A new Fishtown mural commissioned by the Academy of Natural Sciences will spotlight various bird species present in Philadelphia. Above, artist Jane Kim drafts a painting of the glossy ibis in the museum's studio.

A new mural is in the works in Fishtown, and it will celebrate Philadelphia's birds (not the Eagles) and other wildlife native to the region.

As part of the ongoing "Illuminating Birds" exhibit, which spotlights avian illustration, Drexel University's Academy of Natural Sciences has tapped artist and scientific illustrator Jane Kim to paint the upcoming mural at 2331 Frankford Ave. The piece, which the Academy says will highlight "Philadelphia's incredible variety of birds and their fascinating connections to local ecologies, watersheds, and communities," will be installed in collaboration with the public art nonprofit Mural Arts Philadelphia.

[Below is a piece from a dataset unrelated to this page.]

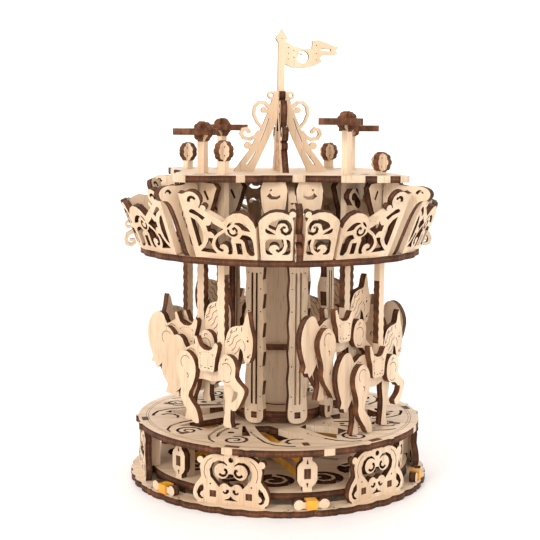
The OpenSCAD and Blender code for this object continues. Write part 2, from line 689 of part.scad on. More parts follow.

Kim spent last week in Philadelphia as the Academy's Avian Artist-in-Residence, researching local birds, working with the institution's scientists, drafting the mural and leading painting workshops. She has since returned to her California studio to create the final mural design, which will be unveiled in October during Mural Arts Month festivities. Kim will return to Philly next spring to install the mural.

"It was a really lovely situation where the Academy reached out to us with this idea," Kim said. "And of course, it was so right in line with what we do and my practice as an artist, so it was a dream residency to be asked to participate in."

Kim studied printmaking at the Rhode Island School of Design before earning a master's certificate in science illustration at California State University, Monterey Bay. She has installed large-scale artworks across the country, including the "Wall of Birds" at the Cornell Lab of Ornithology.

During her time in Philly, Kim worked in the art studio at the Academy's Illuminating Birds exhibit, sketching local birds and plants she saw or learned about from the Academy's experts. 

Last Wednesday, Kim joined a museum ornithologist on a birding trip to Philadelphia's John Heinz National Wildlife Refuge. They observed 37 bird species, including a Canada goose, mallard, osprey, bald eagle and a glossy ibis. Kim plans to include many, if not all, of these birds in the mural.

Kim is particularly interested in depicting the Nuttalls mudflower, a tiny plant with white flowers that was native to Pennsylvania but is now believed to be extinct. Given Fishtown's proximity to the Delaware River, she also hopes to include a nod to the fishing industry. 

"All of this is to hopefully shed some light on the local environment, and the importance of maintaining curiosity and the importance of observation," Kim said. "For everyone, citizen science is so incredibly meaningful; (it is) important to gather data for scientists, but also just to make the world around you so much more exciting. When you are aware of what's around you, there's so many more things to pay attention to and become excited about that removes you from screens or from things that are pulling inward. Being aware of your environment pulls you back outward. I'm hoping that this mural will inspire some of those same feelings and sentiments."

While Kim is experienced in public art, the method of mural installation she will use in Philadelphia is new to her. Rather than painting the mural directly onto the wall, Kim will paint the mural onto a parachute cloth, a nonwoven fabric, in her California studio. She will take the cloth to Philadelphia for it be adhered to the wall.

"With this process, it allows ... flexibility for an artist to work in their studio and to be able to paint in ways that might not be conducive for outdoor painting, when you have to do it in a very short amount of time," Kim said. "So this is exciting."

The Illuminating Birds exhibit — which houses ornithology-related artwork, rare books and artifacts from the museum's vast bird collections — will be at the Academy of Natural Sciences (1900 Benjamin Franklin Pkwy) through Sunday, Oct. 15. Tickets can be purchased online.